In the speech, Kerry emphasized the United States’ unwavering support for Israel’s right to exist and its right to defend itself—in September, the Obama administration committed $38 billion in military aid, the largest amount of military assistance the U.S. has ever given another country; more than 50% of the US’s foreign military aid goes to Israel—including, he added, “during actions in Gaza that sparked great controversy.” He also acknowledged the extreme difficulties of negotiating with Palestinian leadership that fails to check extremist groups like Hamas, who “refuse to accept Israel’s very right to exist” and “are willing to kill innocents in Israel and put the people of Gaza at risk in order to advance that agenda.”

However, Kerry noted, settlements have been increasing—the settler population has risen by 100,000 since just 2009—and although they are not the only obstacle to peace, they aren’t doing anything good. “Let’s be clear,” he said. “Settlement expansion has nothing to do with Israel’s security; many settlements actually increase the security burden on the IDF. And leaders of the settler movement are motivated by ideological imperatives that entirely ignore legitimate Palestinian aspirations.” In a notably scathing assessment, he referred to Netanyahu’s coalition as “the most right-wing in Israeli history, with an agenda driven by its most extreme elements.”

From the Washington Post’s report on the Obama Administration’s thinking:

“People debated whether the backlash to the vote, if we abstained, would do more harm than good, that it would reverberate into our politics, into Israeli politics, and would accelerate trends,” a senior administration official said.

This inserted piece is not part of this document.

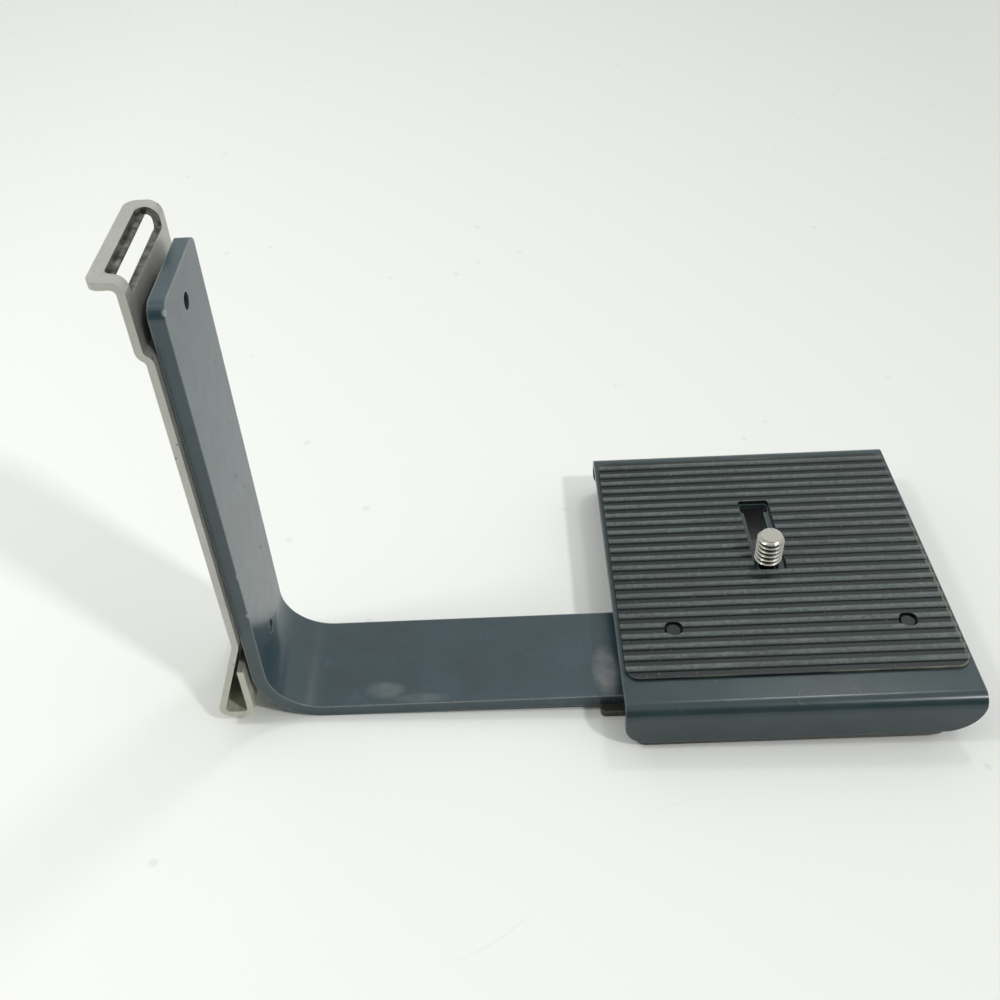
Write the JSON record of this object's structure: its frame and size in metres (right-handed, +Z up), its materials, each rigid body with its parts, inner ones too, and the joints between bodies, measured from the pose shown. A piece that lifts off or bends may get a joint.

But “every potential argument about making things worse is already happening.”

Netanyahu’s government (and in turn, his allies in the GOP) has effectively framed all criticism of current Israeli policy as “anti-Israel,” and often as anti-Semitism, an ironic stunt considering the terrifying rise of actual anti-Semitism that’s aligned itself with right-wing parties in the U.S. and Europe. “Some seem to believe that the U.S. friendship means the U.S. must accept any policy, regardless of our own interests, our own positions, our own words, our own principles — even after urging again and again that the policy must change,” Kerry said. “Friends need to tell each other the hard truths, and friendships require mutual respect.”

Kerry also pointed out that similar steps were taken by previous administrations, notably the Reagan administration. The speech is 70 minutes long, so here’s the main thrust:

Despite our best efforts over the years, the two state solution is now in serious jeopardy. The truth is that trends on the ground –violence, terrorism, incitement, settlement expansion and the seemingly endless occupation – are destroying hopes for peace on both sides and increasingly cementing an irreversible one-state reality that most people do not actually want. Today, there are a similar number of Jews and Palestinians living between the Jordan River and the Mediterranean Sea. They have a choice. They can choose to live together in one state, or they can separate into two states. But here is a fundamental reality: if the choice is one state, Israel can either be Jewish or democratic – it cannot be both –and it won’t ever really be at peace.

(That last line in particular has really ground the gears of Twitter conservatives determined to misunderstand it, even though it is fully correct: if Israel defers to a one-state solution and permanent occupation, remaining a majority-Jewish state would require some level of permanent disenfranchisement for non-Jews, already a pretty big problem. Not that things are much better from where we’re standing.)

In response, Netanyahu called the speech “a big disappointment.”

“He deals obsessively with the settlements, he fails to deal with the Palestinian failure to recognize a Jewish state,” he said.

Since the resolution passed, Israel announced that it would move ahead with thousands of new settlements and promised retribution against Security Council countries. “The man who just a month ago told us that the world worships him, declared war this evening on the world, on the United States, on Europe, and is trying to calm us with conceit,” opposition leader Isaac Herzog said of Netanyahu in a Facebook post.

Netanyahu has accused the U.S. of “colluding” with Palestinians in an effort to get the UN resolution passed and of drafting the speech itself, and promised to share “evidence” of this with the incoming administration. Kerry denied such collusion in his speech, although he acknowledged that the U.S. took part in “preliminary” discussions and told other Security Council members that they “might” not block a resolution if it was balanced enough. A leaked document reported by Haaretz via an Egyptian news site, whose contents the State Department and government officials have denied as false, reportedly showed U.S. officials promising not to veto the resolution if balanced wording was used. Haaretz noted that the document could not be determined as authentic.

U.S. officials told the Washington Post that “while Kerry and Rice met separately with Erekat during a visit here, they said, there was no intelligence official and no discussion of a resolution.” Multiple diplomats told the Post that “few—if any” council members knew how the U.S. would vote on Friday.

This has all boiled over into something very convoluted and very polarized, even by Israel-Palestinian conflict standards. Lucky for the world, Trump’s got a completely unqualified bankruptcy lawyer on the case.